**Exercise aim:** Copy, without any alteration, the lines from the one that includes "Keep writing the" up to and including the one that includes "Y, grip, d)".

**Stored rows:**
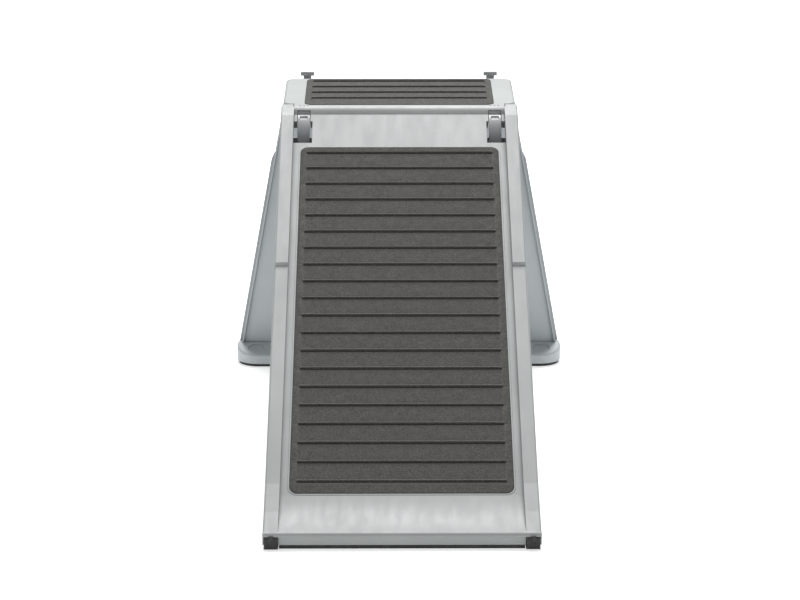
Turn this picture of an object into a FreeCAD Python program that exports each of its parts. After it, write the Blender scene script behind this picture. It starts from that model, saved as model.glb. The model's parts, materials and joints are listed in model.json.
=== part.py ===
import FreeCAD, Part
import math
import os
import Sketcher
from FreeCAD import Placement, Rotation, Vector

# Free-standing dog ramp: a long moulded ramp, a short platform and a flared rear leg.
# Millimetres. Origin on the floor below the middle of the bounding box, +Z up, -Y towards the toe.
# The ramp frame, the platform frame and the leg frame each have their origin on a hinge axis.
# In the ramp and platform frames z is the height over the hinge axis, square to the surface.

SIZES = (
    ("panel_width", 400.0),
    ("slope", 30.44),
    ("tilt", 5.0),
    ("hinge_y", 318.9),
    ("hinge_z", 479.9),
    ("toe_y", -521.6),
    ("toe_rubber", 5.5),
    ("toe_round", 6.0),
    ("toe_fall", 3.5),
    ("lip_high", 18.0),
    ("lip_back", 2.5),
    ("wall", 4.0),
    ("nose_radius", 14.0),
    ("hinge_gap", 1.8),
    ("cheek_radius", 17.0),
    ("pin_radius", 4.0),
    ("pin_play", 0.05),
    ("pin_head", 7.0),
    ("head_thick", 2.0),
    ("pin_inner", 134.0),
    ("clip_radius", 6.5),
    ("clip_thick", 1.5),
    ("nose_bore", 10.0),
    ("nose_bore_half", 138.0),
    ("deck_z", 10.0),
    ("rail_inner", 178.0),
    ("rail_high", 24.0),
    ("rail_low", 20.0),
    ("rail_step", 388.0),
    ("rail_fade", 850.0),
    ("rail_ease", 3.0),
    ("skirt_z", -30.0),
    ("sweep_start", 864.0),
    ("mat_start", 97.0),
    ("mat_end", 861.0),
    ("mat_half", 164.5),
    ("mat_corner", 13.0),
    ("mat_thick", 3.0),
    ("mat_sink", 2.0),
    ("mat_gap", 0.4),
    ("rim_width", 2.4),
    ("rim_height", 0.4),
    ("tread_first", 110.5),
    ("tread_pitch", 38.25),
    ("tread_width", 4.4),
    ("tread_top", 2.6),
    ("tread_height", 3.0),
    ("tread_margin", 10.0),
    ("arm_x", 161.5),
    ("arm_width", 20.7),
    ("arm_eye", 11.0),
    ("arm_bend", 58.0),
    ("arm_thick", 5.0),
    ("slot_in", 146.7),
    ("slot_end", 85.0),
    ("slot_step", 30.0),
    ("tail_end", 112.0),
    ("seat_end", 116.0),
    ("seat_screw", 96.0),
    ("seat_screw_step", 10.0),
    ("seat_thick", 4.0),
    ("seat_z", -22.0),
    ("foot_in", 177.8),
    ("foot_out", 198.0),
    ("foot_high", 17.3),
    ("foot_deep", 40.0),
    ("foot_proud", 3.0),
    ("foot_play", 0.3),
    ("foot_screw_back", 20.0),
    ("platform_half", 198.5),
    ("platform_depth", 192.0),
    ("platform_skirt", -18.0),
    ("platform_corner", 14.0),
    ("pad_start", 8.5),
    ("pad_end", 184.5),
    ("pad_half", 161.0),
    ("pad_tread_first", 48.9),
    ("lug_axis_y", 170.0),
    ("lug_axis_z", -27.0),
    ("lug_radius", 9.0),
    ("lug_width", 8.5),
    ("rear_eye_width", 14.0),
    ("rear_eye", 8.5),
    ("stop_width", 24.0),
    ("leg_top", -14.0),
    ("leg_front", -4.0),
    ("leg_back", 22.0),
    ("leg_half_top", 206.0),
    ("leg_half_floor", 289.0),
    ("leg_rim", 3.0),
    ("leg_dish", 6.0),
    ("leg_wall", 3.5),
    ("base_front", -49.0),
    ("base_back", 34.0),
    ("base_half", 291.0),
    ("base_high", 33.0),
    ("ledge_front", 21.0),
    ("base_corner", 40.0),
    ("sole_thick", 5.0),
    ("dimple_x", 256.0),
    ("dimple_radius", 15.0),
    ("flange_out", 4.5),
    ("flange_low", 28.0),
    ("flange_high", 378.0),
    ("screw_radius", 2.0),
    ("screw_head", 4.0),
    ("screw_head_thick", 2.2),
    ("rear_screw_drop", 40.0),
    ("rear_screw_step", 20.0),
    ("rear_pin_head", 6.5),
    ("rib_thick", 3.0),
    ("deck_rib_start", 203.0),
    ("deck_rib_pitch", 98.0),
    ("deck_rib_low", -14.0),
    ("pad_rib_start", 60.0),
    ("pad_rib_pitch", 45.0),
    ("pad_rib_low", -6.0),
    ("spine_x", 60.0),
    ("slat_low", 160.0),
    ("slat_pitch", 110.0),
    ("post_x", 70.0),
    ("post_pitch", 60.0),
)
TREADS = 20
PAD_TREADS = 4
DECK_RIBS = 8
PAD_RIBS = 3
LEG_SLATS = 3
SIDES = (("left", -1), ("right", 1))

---

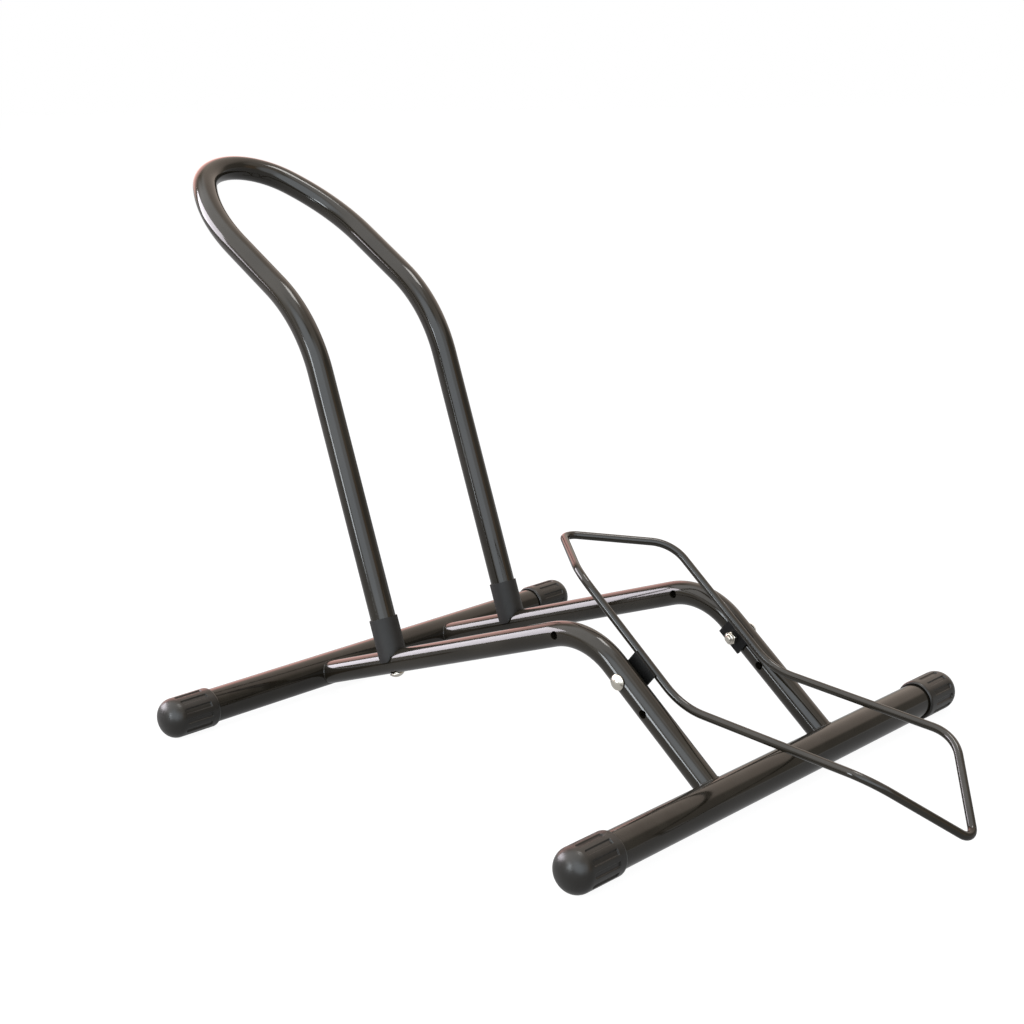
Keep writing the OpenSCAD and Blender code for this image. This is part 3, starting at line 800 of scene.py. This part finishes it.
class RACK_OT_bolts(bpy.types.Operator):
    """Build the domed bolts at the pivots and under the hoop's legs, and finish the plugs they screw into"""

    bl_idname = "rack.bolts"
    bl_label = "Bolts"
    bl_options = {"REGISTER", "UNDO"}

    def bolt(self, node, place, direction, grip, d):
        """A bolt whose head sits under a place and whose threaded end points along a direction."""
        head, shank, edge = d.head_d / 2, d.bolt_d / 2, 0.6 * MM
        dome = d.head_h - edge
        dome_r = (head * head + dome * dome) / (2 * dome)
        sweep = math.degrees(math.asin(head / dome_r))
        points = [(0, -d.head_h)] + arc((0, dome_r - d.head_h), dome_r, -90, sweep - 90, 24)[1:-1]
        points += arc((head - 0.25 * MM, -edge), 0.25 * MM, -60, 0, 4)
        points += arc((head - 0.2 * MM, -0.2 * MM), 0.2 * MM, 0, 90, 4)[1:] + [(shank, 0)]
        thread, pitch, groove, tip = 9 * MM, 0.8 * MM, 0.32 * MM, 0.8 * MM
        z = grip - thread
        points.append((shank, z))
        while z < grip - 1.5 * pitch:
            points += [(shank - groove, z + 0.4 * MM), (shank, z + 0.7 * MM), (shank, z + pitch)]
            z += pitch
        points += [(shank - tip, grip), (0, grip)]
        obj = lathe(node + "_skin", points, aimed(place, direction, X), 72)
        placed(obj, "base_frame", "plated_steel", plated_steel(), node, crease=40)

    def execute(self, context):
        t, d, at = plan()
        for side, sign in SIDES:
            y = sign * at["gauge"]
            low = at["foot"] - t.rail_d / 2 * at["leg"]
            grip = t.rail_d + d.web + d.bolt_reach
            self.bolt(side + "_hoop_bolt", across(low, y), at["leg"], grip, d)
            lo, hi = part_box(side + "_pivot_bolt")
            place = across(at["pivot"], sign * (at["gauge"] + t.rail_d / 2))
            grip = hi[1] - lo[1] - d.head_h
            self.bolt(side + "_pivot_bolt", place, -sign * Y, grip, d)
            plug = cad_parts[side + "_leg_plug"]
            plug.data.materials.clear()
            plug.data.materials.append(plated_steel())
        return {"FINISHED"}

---

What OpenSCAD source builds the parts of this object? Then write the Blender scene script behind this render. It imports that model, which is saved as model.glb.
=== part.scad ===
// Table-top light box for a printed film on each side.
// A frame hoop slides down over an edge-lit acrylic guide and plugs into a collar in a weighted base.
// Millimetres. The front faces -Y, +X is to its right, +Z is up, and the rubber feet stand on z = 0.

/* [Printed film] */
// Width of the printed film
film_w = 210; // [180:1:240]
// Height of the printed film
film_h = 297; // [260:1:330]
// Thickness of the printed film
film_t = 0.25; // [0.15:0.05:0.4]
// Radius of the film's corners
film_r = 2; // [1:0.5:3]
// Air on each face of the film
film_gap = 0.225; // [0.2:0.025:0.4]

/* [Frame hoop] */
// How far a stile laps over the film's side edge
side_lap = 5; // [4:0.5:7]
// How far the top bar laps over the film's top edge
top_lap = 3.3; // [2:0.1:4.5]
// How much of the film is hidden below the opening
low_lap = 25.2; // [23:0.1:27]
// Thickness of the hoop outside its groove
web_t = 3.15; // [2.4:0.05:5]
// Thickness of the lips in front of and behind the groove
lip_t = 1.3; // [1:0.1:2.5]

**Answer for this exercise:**
Keep writing the OpenSCAD and Blender code for this image. This is part 3, starting at line 800 of scene.py. This part finishes it.
class RACK_OT_bolts(bpy.types.Operator):
    """Build the domed bolts at the pivots and under the hoop's legs, and finish the plugs they screw into"""

    bl_idname = "rack.bolts"
    bl_label = "Bolts"
    bl_options = {"REGISTER", "UNDO"}

    def bolt(self, node, place, direction, grip, d):
        """A bolt whose head sits under a place and whose threaded end points along a direction."""
        head, shank, edge = d.head_d / 2, d.bolt_d / 2, 0.6 * MM
        dome = d.head_h - edge
        dome_r = (head * head + dome * dome) / (2 * dome)
        sweep = math.degrees(math.asin(head / dome_r))
        points = [(0, -d.head_h)] + arc((0, dome_r - d.head_h), dome_r, -90, sweep - 90, 24)[1:-1]
        points += arc((head - 0.25 * MM, -edge), 0.25 * MM, -60, 0, 4)
        points += arc((head - 0.2 * MM, -0.2 * MM), 0.2 * MM, 0, 90, 4)[1:] + [(shank, 0)]
        thread, pitch, groove, tip = 9 * MM, 0.8 * MM, 0.32 * MM, 0.8 * MM
        z = grip - thread
        points.append((shank, z))
        while z < grip - 1.5 * pitch:
            points += [(shank - groove, z + 0.4 * MM), (shank, z + 0.7 * MM), (shank, z + pitch)]
            z += pitch
        points += [(shank - tip, grip), (0, grip)]
        obj = lathe(node + "_skin", points, aimed(place, direction, X), 72)
        placed(obj, "base_frame", "plated_steel", plated_steel(), node, crease=40)

    def execute(self, context):
        t, d, at = plan()
        for side, sign in SIDES:
            y = sign * at["gauge"]
            low = at["foot"] - t.rail_d / 2 * at["leg"]
            grip = t.rail_d + d.web + d.bolt_reach
            self.bolt(side + "_hoop_bolt", across(low, y), at["leg"], grip, d)
            lo, hi = part_box(side + "_pivot_bolt")
            place = across(at["pivot"], sign * (at["gauge"] + t.rail_d / 2))
            grip = hi[1] - lo[1] - d.head_h
            self.bolt(side + "_pivot_bolt", place, -sign * Y, grip, d)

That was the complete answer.